American, born England
(London, England, 1920 - 2003, New York, New York)
John Coplans had a varied career as an artist, publisher, and curator. He was educated at boarding schools in both England and South Africa. Coplans joined the British Armed Forces and served in Ethiopia and Burma throughout World War II. In 1960 he immigrated to the United States and settled in San Francisco. Coplans began teaching at the University of California at Berkley in the early 1960s. In 1962 he co-founded Artforum magazine and was the editor-in chief from 1972 to 1977. He published numerous books and articles of art criticism throughout his career. Coplans worked as a curator at the Pasadena Art Museum from 1967-1970 and also as the Director of the Akron Art Museum from 1978-1980. During this brief but influential period Coplans shaped the museum’s new collecting focus – with special emphasis on building the photography collection. Under his guidance came significant purchases and gifts of the work of Walker Evans, John Heartfield, George Barnard, Lewis Hine and the commission of Lee Firedlander’s major photographic series depicting the industrial heartland.
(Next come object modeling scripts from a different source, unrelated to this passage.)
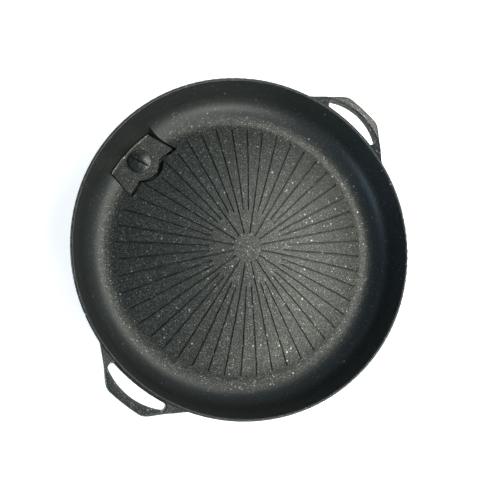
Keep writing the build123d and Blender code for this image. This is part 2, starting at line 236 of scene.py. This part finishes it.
class GrillPanCoating(PropertyGroup):
    """The non-stick coating of the pan, the drain cover and the knob."""

    base: colour("Base", "Dark ground of the coating", (0.015, 0.018, 0.017))
    tone: share("Tone", "How far the ground gets darker and lighter from place to place", 0.28)
    cloud: length("Cloud", "Size of the slow changes in tone", 35)
    cloud_share: share("Cloud share", "Of the slow changes in the tone, the rest being grain", 0.65)
    grain: length("Grain", "Size of the sprayed texture", 1.5)
    grain_depth: length("Grain depth", "Of the sprayed texture", 0.14)
    cream: colour("Cream flecks", "The warmer stone flecks", (0.62, 0.57, 0.43))
    grey: colour("Grey flecks", "The cooler stone flecks", (0.55, 0.58, 0.56))
    mist_radius: length("Mist radius", "Of the finest flecks", 0.5)
    mist_spacing: length("Mist spacing", "Between the finest flecks", 1.0)
    mist_share: share("Mist share", "Of the places that hold a fine fleck", 1.0)
    mist_strength: share("Mist strength", "How well a fine fleck covers the ground", 0.34)
    fleck_radius: length("Fleck radius", "Of the middle flecks", 0.75)
    fleck_spacing: length("Fleck spacing", "Between the middle flecks", 2.2)
    fleck_share: share("Fleck share", "Of the places that hold a middle fleck", 0.36)
    fleck_strength: share("Fleck strength", "How well a middle fleck covers the ground", 0.55)
    stone_radius: length("Stone radius", "Of the largest flecks", 1.2)
    stone_spacing: length("Stone spacing", "Between the largest flecks", 6.0)
    stone_share: share("Stone share", "Of the places that hold a large fleck", 0.4)
    stone_strength: share("Stone strength", "How well a large fleck covers the ground", 0.85)
    fleck_height: share("Fleck height", "How far flecks stand out, next to the sprayed texture", 0.5)
    sparkle: amount("Sparkle", "How metallic the flecks are, next to how strong they are", 2.0)
    cover_flecks: share("Cover flecks", "Amount of flecks on the drain cover", 0.9)
    knob_flecks: share("Knob flecks", "Amount of flecks on the drain's knob", 0.3)
    soft_edge: length("Soft edge", "Half of the width over which wall and dome change", 5)
    # Painted shade: the steep wall between these radii carries fewer pale flecks, so it reads as dark as
    # a wall in shade
    wall_start: length("Wall start", "Radius from which the steep wall carries fewer flecks", 142)
    wall_end: length("Wall end", "Radius up to which the steep wall carries fewer flecks", 170)
    wall_shade_fleck_loss: share("Wall loss", "Share of the flecks that is missing on the wall", 0.9)
    gloss: share("Gloss", "Strength of the satin shine", 0.6)
    roughness: share("Roughness", "Of the satin surface", 0.43)
    cloud_roughness: share("Cloud roughness", "How far roughness follows the slow changes in tone", 0.1)
    grain_roughness: share("Grain roughness", "How far roughness follows the sprayed texture", 0.08)
    knob_polish: share("Knob polish", "How much smoother the knob is", 0.14)
    grip_start: length("Grip start", "From a handle's end inwards to where its rubbed grip starts", 14)
    grip_full: length("Grip full", "From a handle's end inwards to where its grip is fully rubbed", 6)
    grip_polish: share("Grip polish", "How much smoother the grips are", 0.06)
    dome_radius: length("Dome radius", "Up to which tongs mark the dome", 125)
    mark_width: length("Mark width", "Of the fine marks that tongs leave on the dome", 0.25)
    mark_stretch: amount("Mark stretch", "How many times as long as wide the marks are", 50)
    mark_slope: share("Mark slope", "Of the first marks against X", 0.4)
    cross_slope: share("Cross slope", "Of the second marks against Y", 0.6)
    mark_start: share("Mark start", "Level of the noise at which a mark starts", 0.66)
    mark_full: share("Mark full", "Level of the noise at which a mark is full", 0.74)
    mark_polish: share("Mark polish", "How much smoother the marks are", 0.07)


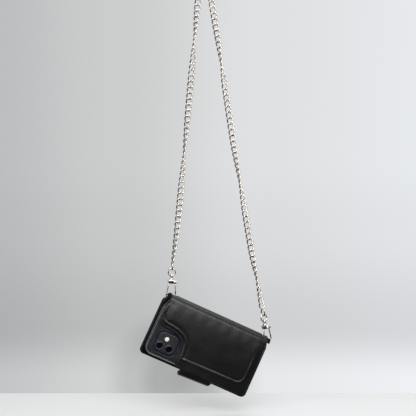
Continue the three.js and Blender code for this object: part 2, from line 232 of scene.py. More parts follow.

In 1980 he moved to New York, where he produced his own influential photographs, unflinching self portrait studies of his aging body. Coplans received John Simon Guggenheim Memorial Foundation Fellowships in 1969 and 1985, the Frank Jewitt Mather Award of the College Art Association for services to art criticism in 1974, and National Endowment for the Arts Fellowships in 1975, 1980, 1986, and 1992.